Хойл и его сторонники выдвигали новые, все более невероятные объяснения данному явлению, но последний гвоздь в крышку гроба стационарной теории был забит в 1965 году после открытия слабого фонового микроволнового излучения. (Оно подобно излучению в микроволновой печи, но его температура составляет всего 2,7° Кельвина, то есть чуть выше абсолютного нуля.) Этому явлению теория стационарной вселенной объяснения дать не могла, хотя Хойл и Нарликар не оставляли попыток подыскать такое объяснение. Какое счастье, что в свое время Хойл не взял меня к себе, а то теперь мне пришлось бы отстаивать стационарную теорию.
Наличие микроволнового реликтового излучения указывало на то, что в прошлом Вселенная прошла горячую плотную стадию. Правда, это и не доказывало, что именно эта стадия стала ее началом. Можно было предположить, что этой фазе предшествовала фаза сжатия, после которой при высокой, но конечной плотности произошел отскок от сжатия к расширению. Вопрос «происходило ли все именно так?» был фундаментальным, и ответ на него был нужен мне, чтобы завершить диссертацию.
Гравитация уплотняет материю, а вращение разрывает ее на части. Поэтому в первую очередь меня интересовал вопрос, могло ли вращение спровоцировать отскок Вселенной. Вместе с Джорджем Эллисом я сумел доказать, что ответ на этот вопрос отрицательный, при условии, что Вселенная пространственно однородна, то есть если она одинакова в любой точке пространства. Однако советские ученые Евгений Лившиц и Исаак Халатников утверждали, что им удалось доказать: общее сжатие при отсутствии полной симметрии всякий раз будет приводить к отскоку, как только будет достигаться конечная плотность. Такое объяснение было весьма удобным для марксистко-ленинского диалектического материализма, так как снимало вопрос о происхождении Вселенной. Поэтому их теория стала непреложной догмой для советских ученых
[59].
Лившиц и Халатников были представителями старой школы изучения общей теории относительности, то есть они, как все, записывали огромные системы уравнений и пытались решить их
[60]. Однако нельзя было с большой долей уверенности утверждать, что эти решения описывают общие случаи. Роджер Пенроуз предложил новый подход, который не требовал решения уравнений поля Эйнштейна в явном виде, а напротив, использовал лишь определенные свойства, к примеру, что энергия положительна, а гравитация обладает свойством притягивать. В январе 1965 года Пенроуз провел семинар на эту тему в Королевском колледже Лондона. Я на этот семинар не попал, но мне рассказал о нем мой коллега Брэндон Картер, с которым в то время мы работали в одном кабинете на новой кафедре прикладной математики и теоретической физики в Кембридже, располагавшейся на Силвер-стрит.

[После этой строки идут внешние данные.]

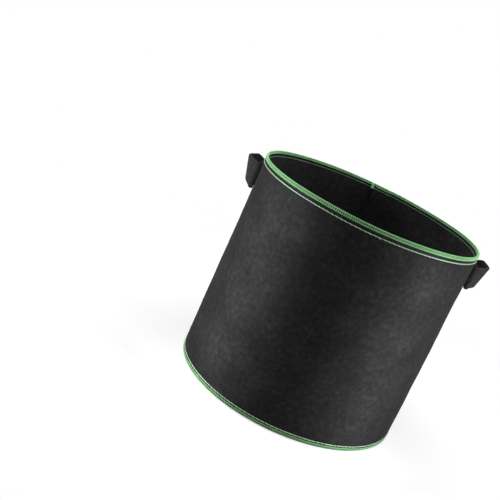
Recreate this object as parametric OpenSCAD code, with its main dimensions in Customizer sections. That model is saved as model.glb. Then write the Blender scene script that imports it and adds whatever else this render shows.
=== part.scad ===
// Round felt grow bag with two strap handles, sewn with overlocked edges.
// Origin at the centre of the hem ring, on the ground. +Z up, front at -Y, handles on +X and -X.

/* [Bag] */
// Outside diameter of the wall
bag_d = 300; // [200:5:500]
// Height from the ground to the top of the rim
bag_h = 275; // [150:5:450]
// Thickness of the felt
felt = 3; // [2:0.25:4]
// Outside radius of the bend between the floor panel and its turned-down edge
floor_bend = 5; // [4.5:0.5:9]

/* [Back seam] */
// Width by which the two ends of the wall strip overlap
lap_w = 20; // [14:1:40]
// Length along which the inner end steps in under the outer one
step_w = 10; // [6:1:20]
// Where the outer end of the strip stops, from the right-hand handle
lap_angle = 86; // [70:1:110]
// Clearance between the two layers of the lap
lap_gap = 0.2; // [0.1:0.05:0.5]

/* [Overlock] */
// How far the overlock thread reaches over the felt from an edge
lock_band = 4.5; // [3:0.5:8]
// Thickness of the overlock thread on the felt
lock_t = 0.8; // [0.4:0.1:1.5]
// Width of the thread tail that is caught inside the rim
tail_w = 2.5; // [1.5:0.25:4]

/* [Line stitches] */
// Distance from the rim's overlock down to its line stitch
rim_margin = 4; // [1.5:0.5:15]
// Distance from the hem's overlock up to its line stitch
hem_margin = 2.5; // [1.5:0.5:15]
// Clearance between a line stitch and what starts next to it
row_gap = 0.2; // [0.1:0.05:1]
// Thickness of the sewing thread
thread_d = 1; // [0.5:0.1:1.5]
// Length of one stitch with the gap after it
stitch_len = 6; // [3:0.5:10]
// Gap between two stitches
stitch_gap = 0.8; // [0.4:0.1:1.5]
// Clearance between a stitch and the felt that it lies on
thread_gap = 0.02; // [0.01:0.01:0.1]

/* [Handles] */
// Width of the strap, which stands upright
strap_w = 34; // [20:1:50]
// Thickness of the strap
strap_t = 3; // [2:0.25:4]
// Distance of the strap's upper edge below the rim's line stitch
strap_drop = 4.5; // [0.8:0.1:30]
// How far the loop reaches out from the wall
loop_reach = 20; // [15:1:40]
// Half the length of wall that the loop spans
loop_half = 34; // [28:1:60]
// How far each leg of the loop runs along the wall while it rises to the fold line
leg_run = 3; // [3:1:12]
// Half the length of the loop's outermost stretch
crown_half = 12; // [4:1:14]
// Distance from the wall of the line about which the loop lifts
fold_out = 7; // [5:0.5:9]
// Length of each sewn end of the strap, which is folded back under the loop
end_len = 24; // [16:1:26]
// Distance of the box of stitches from the edges of the sewn end
box_margin = 4; // [2.5:0.5:6]
// Angle by which both handles sit behind the bag's widest line
handle_turn = 2.5; // [-10:0.5:10]
// Clearance between the sewn ends and the wall
end_gap = 0.05; // [0.02:0.01:0.2]
// Clearance on each side of the fold line, between the loop and its ends
fold_gap = 0.15; // [0.1:0.05:0.4]

/* [Hidden] */
$fn = 64;

felt_colour = [0.11, 0.11, 0.115];
lock_colour = [0.36, 0.76, 0.4];
thread_colour = [0.67, 0.79, 0.7];
dark_thread = [0.07, 0.07, 0.075];

right_side = 0;
left_side = 1;
front_end = 0;
rear_end = 1;
outward = 0;
inward = 1;

outer_r = bag_d / 2;
inner_r = outer_r - felt;
flange_r = inner_r - felt;
wall_bottom = lock_t;
wall_top = bag_h - lock_t;
rim_row_z = bag_h - lock_band - rim_margin;
hem_row_z = lock_band + hem_margin;

// The turned-down edge stays straight past the hem's line stitch, and then bends into the floor.
bend_z = hem_row_z + thread_d / 2 + row_gap;
floor_z = bend_z + floor_bend;

// The lap lies between the floor panel and the rim's line stitch, and the sewn edges stay one layer.
lap_r = inner_r - lap_gap;
lap_bottom = floor_z + lap_gap;
lap_top = rim_row_z - thread_d / 2 - row_gap;
lap_turn = arc_angle(lap_w, lap_r);
step_turn = arc_angle(step_w, outer_r);
step_start = lap_angle - step_turn;
seam_margin = lap_w / 4;

// The stepped stretch is this much thinner on each face than the stretches it joins, and runs this
// far into them.
tuck = 0.05;
bury_turn = arc_angle(1, inner_r);

strap_top = rim_row_z - strap_drop;
strap_bottom = strap_top - strap_w;
end_r = outer_r + end_gap;
end_face_r = end_r + strap_t;
strap_mid_r = end_r + strap_t / 2;
fold_x = outer_r + fold_out;
crown_x = outer_r + loop_reach - strap_t / 2;
shoulder_half = loop_half - leg_run;
leave_angle = asin(loop_half / strap_mid_r);
end_turn = arc_angle(end_len, strap_mid_r);
leg_overlap = arc_angle(strap_t / 2, strap_mid_r);
margin_turn = arc_angle(box_margin, end_face_r);

// Middle line of the strap in plan, from where it leaves the wall at the front to the rear.
strap_route = [
    [strap_mid_r * cos(leave_angle), -loop_half],
    [fold_x, -shoulder_half],
    [crown_x, -crown_half],
    [crown_x, crown_half],
    [fold_x, shoulder_half],
    [strap_mid_r * cos(leave_angle), loop_half]
];

function arc_angle(length, r) = length / r * 180 / PI;
function on_circle(r, a) = [r * cos(a), r * sin(a)];
function stitch_count(length) = max(1, floor(length / stitch_len));

// ---- shapes that repeat ----

// Plan of a whole ring.
module ring_plan(r_in, r_out) {
    difference() {
        circle(r_out, $fn = 180);
        circle(r_in, $fn = 180);
    }
}

// Plan of a slice of the ground from the middle of the bag to well past its wall.
module slice_plan(a, turn) {
    polygon([[0, 0], on_circle(bag_d, a), on_circle(bag_d, a + turn)]);
}

// Plan of the part of a ring from angle a through a small turn.
module arc_plan(r_in, r_out, a, turn) {
    intersection() {
        ring_plan(r_in, r_out);
        slice_plan(a, turn);
    }
}

// A plan made solid from z_low to z_high.
module upright(z_low, z_high) {
    translate([0, 0, z_low])
        linear_extrude(z_high - z_low)
            children();
}

// Section of the overlock over an edge of width w, closed at the top, whose highest line is y = 0.
module overlock_section(w) {
    difference() {
        union() {
            translate([-lock_t, -lock_band])
                square([w + 2 * lock_t, lock_band - lock_t]);
            translate([0, -lock_t])
                square([w, lock_t]);
            for (x = [0, w])
                translate([x, -lock_t])
                    circle(lock_t);
        }
        translate([0, -lock_band - 1])
            square([w, lock_band + 1 - lock_t]);
    }
}

// Section of a thread that lies flat on felt: half a disc, bulging away from the felt.
module half_thread(facing, d = thread_d) {
    translate([facing == outward ? thread_gap : -thread_gap, 0])
        intersection() {
            circle(d = d, $fn = 24);
            translate([facing == outward ? 0 : -d, -d])
                square([d, 2 * d]);
        }
}

// A row of stitches round the wall at height z, from angle a through turn.
module stitch_row(r, z, facing, a = 0, turn = 360) {
    count = stitch_count(turn * PI / 180 * r);
    step = turn / count;
    for (i = [0 : count - 1])
        rotate([0, 0, a + i * step])
            rotate_extrude(angle = step * (1 - stitch_gap / stitch_len), $fn = 180)
                translate([r, z])
                    half_thread(facing);
}

// An upright row of stitches at angle a, from z_low to z_high.
module stitch_column(r, a, z_low, z_high, facing) {
    count = stitch_count(z_high - z_low);
    step = (z_high - z_low) / count;
    for (i = [0 : count - 1])
        rotate([0, 0, a])
            translate([r, 0, 0])
                upright(z_low + i * step, z_low + (i + 1 - stitch_gap / stitch_len) * step)
                    half_thread(facing);
}

// ---- bag ----

// One strip of felt, rolled into a tube whose ends overlap at the back.
module wall_panel() {
    color(felt_colour) {
        upright(wall_bottom, lap_bottom)
            ring_plan(inner_r, outer_r);
        upright(lap_bottom, lap_top) {
            difference() {
                ring_plan(inner_r, outer_r);
                slice_plan(step_start, step_turn);
            }
            polygon([
                on_circle(inner_r + tuck, step_start - bury_turn),
                on_circle(outer_r - tuck, step_start - bury_turn),
                on_circle(lap_r - tuck, lap_angle),
                on_circle(lap_r - felt + tuck, lap_angle)
            ]);
            arc_plan(lap_r - felt, lap_r, lap_angle - bury_turn, lap_turn + bury_turn);
        }
        upright(lap_top, wall_top)
            ring_plan(inner_r, outer_r);
    }
}

// A disc of felt whose edge is turned down inside the wall and sewn to it at the hem.
module base_panel() {
    bend_x = inner_r - floor_bend;
    color(felt_colour)
        rotate_extrude($fn = 180) {
            translate([0, floor_z - felt])
                square([bend_x, felt]);
            translate([flange_r, wall_bottom])
                square([felt, bend_z - wall_bottom]);
            translate([bend_x, bend_z])
                intersection() {
                    difference() {
                        circle(floor_bend);
                        circle(floor_bend - felt);
                    }
                    square(floor_bend);
                }
        }
}

module rim_overlock() {
    color(lock_colour)
        rotate_extrude($fn = 180)
            translate([inner_r, bag_h])
                overlock_section(felt);
}

// Binds the wall's lower edge and the floor panel's turned-down edge together.
module hem_overlock() {
    color(lock_colour)
        rotate_extrude($fn = 180)
            translate([flange_r, 0])
                mirror([0, 1])
                    overlock_section(2 * felt);
}

// Where the rim's overlock starts and ends, its tail is folded in and caught by the line stitch.
module rim_thread_tail() {
    tail_low = rim_row_z + thread_d / 2;
    tail_high = bag_h - lock_band;
    color(lock_colour)
        rotate([0, 0, lap_angle + lap_turn])
            translate([inner_r, 0, 0])
                upright(tail_low, tail_high)
                    half_thread(inward, tail_w);
}

module rim_stitch_outside() {
    color(thread_colour) stitch_row(outer_r, rim_row_z, outward);
}

module rim_stitch_inside() {
    color(thread_colour) stitch_row(inner_r, rim_row_z, inward);
}

module hem_stitch_outside() {
    color(thread_colour) stitch_row(outer_r, hem_row_z, outward);
}

module hem_stitch_inside() {
    color(thread_colour) stitch_row(flange_r, hem_row_z, inward);
}

// Two upright rows that hold the lap together, on one face of it.
module seam_stitch(r, facing) {
    margin = arc_angle(seam_margin, lap_r);
    color(dark_thread)
        for (a = [lap_angle + margin, lap_angle + lap_turn - margin])
            stitch_column(r, a, lap_bottom + seam_margin, lap_top - seam_margin, facing);
}

module seam_stitch_outside() {
    seam_stitch(outer_r, outward);
}

module seam_stitch_inside() {
    seam_stitch(lap_r - felt, inward);
}

// ---- handles ----

// The strap's line in plan, as thick as the strap.
module strap_plan() {
    for (i = [0 : len(strap_route) - 2]) {
        from = strap_route[i];
        to = strap_route[i + 1];
        translate(from)
            rotate(atan2(to.y - from.y, to.x - from.x))
                translate([0, -strap_t / 2])
                    square([norm(to - from), strap_t]);
    }
    for (i = [1 : len(strap_route) - 2])
        translate(strap_route[i])
            circle(d = strap_t, $fn = 32);
}

// Turned to its place on the right-hand side, or the mirror image of that on the left.
module on_side(side) {
    mirror([side == left_side ? 1 : 0, 0, 0])
        rotate([0, 0, handle_turn])
            children();
}

// The front end as it is, or its mirror image at the rear.
module at_end(end) {
    mirror([0, end == rear_end ? 1 : 0, 0]) children();
}

// The part of the strap that stands off the wall and lifts about the fold line.
module handle_loop(side) {
    color(felt_colour)
        on_side(side)
            upright(strap_bottom, strap_top)
                intersection() {
                    strap_plan();
                    translate([fold_x + fold_gap, -loop_half])
                        square([loop_reach, 2 * loop_half]);
                }
}

// A sewn end of the strap, folded back under the loop, with the short leg that leads out to the loop.
module handle_end(side, end) {
    color(felt_colour)
        on_side(side)
            at_end(end)
                upright(strap_bottom, strap_top) {
                    arc_plan(end_r, end_face_r, -leave_angle - leg_overlap, end_turn + leg_overlap);
                    intersection() {
                        strap_plan();
                        translate([0, -loop_half - strap_t])
                            square([fold_x - fold_gap, loop_half]);
                    }
                }
}

// A box of stitches through a sewn end and the wall, with its thread on both faces.
module end_stitch(side, end) {
    a_low = -leave_angle + margin_turn;
    a_high = -leave_angle + end_turn - margin_turn;
    z_low = strap_bottom + box_margin;
    z_high = strap_top - box_margin;
    inset = thread_d / 2 + stitch_gap;
    inset_turn = arc_angle(inset, end_face_r);
    faces = [[end_face_r, outward], [inner_r, inward]];
    color(dark_thread)
        on_side(side)
            at_end(end)
                for (face = faces) {
                    for (z = [z_low, z_high])
                        stitch_row(face[0], z, face[1], a_low + inset_turn,
                                   a_high - a_low - 2 * inset_turn);
                    for (a = [a_low, a_high])
                        stitch_column(face[0], a, z_low + inset, z_high - inset, face[1]);
                }
}

module right_handle_loop() {
    handle_loop(right_side);
}

module right_handle_front_end() {
    handle_end(right_side, front_end);
}

module right_handle_rear_end() {
    handle_end(right_side, rear_end);
}

module right_front_end_stitch() {
    end_stitch(right_side, front_end);
}

module right_rear_end_stitch() {
    end_stitch(right_side, rear_end);
}

module left_handle_loop() {
    handle_loop(left_side);
}

module left_handle_front_end() {
    handle_end(left_side, front_end);
}

module left_handle_rear_end() {
    handle_end(left_side, rear_end);
}

module left_front_end_stitch() {
    end_stitch(left_side, front_end);
}

module left_rear_end_stitch() {
    end_stitch(left_side, rear_end);
}

wall_panel();
base_panel();
rim_overlock();
hem_overlock();
rim_thread_tail();
rim_stitch_outside();
rim_stitch_inside();
hem_stitch_outside();
hem_stitch_inside();
seam_stitch_outside();
seam_stitch_inside();
right_handle_loop();
right_handle_front_end();
right_handle_rear_end();
right_front_end_stitch();
right_rear_end_stitch();
left_handle_loop();
left_handle_front_end();
left_handle_rear_end();
left_front_end_stitch();
left_rear_end_stitch();
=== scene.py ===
"""Looks of a round felt grow bag with two strap handles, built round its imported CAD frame.

Units are metres. The bag stands on the ground at the origin, +Z up, front at -Y, handles on +X and -X.
"""

import math

import bpy
import numpy as np
from mathutils import Matrix, Vector

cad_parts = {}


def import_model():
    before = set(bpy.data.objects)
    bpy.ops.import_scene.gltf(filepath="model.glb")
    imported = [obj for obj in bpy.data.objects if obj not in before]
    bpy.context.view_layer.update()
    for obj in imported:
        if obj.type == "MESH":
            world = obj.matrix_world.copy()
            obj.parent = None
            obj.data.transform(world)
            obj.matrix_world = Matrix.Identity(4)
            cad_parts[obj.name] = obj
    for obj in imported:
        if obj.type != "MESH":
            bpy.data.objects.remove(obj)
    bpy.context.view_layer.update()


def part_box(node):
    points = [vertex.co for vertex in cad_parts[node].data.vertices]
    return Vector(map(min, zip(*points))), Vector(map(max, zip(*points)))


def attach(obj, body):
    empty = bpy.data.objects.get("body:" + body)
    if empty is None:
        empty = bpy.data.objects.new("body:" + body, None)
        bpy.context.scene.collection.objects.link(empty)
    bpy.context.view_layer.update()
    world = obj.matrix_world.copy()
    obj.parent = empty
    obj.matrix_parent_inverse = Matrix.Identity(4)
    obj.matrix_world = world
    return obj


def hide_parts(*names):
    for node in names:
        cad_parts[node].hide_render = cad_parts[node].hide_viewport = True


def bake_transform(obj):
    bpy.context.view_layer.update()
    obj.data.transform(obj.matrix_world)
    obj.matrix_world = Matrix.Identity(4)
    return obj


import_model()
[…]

Сначала я никак не мог понять, в чем суть новой теории. Пенроуз показал
[61], что как только умирающая звезда достигает определенного радиуса, возникает сингулярность – точка, где заканчиваются время и пространство. Мы и так знаем, думал я, что невозможно препятствовать коллапсу массивной холодной звезды, который происходит под действием ее собственной гравитации до тех пор, пока она не достигнет состояния сингулярности с бесконечной плотностью. Но фактически это уравнение было решено лишь для звезды абсолютно правильной сферической формы, но где найти такую звезду? Если Лившиц и Халатников были правы, то отклонения от симметрии сферы будут увеличиваться по мере распада звезды и приведут к тому, что разные части звезды будут пролетать мимо друг друга, что сделает невозможным достижение точки сингулярности с бесконечной плотностью. Но Пенроуз доказал, что этот вывод был ошибочным, показав, что небольшие отклонения от сферической симметрии не будут препятствовать достижению сингулярности.
Тогда я понял, что аналогичные аргументы можно применить и к расширению Вселенной. Это давало мне возможность доказать, что существуют сингулярности, где начинаются время и пространство. И опять Лившиц и Халатников оказались неправы
[62]. Общая теория относительности предполагала, что Вселенная должна иметь начало, результат, который не ускользнул от внимания церкви.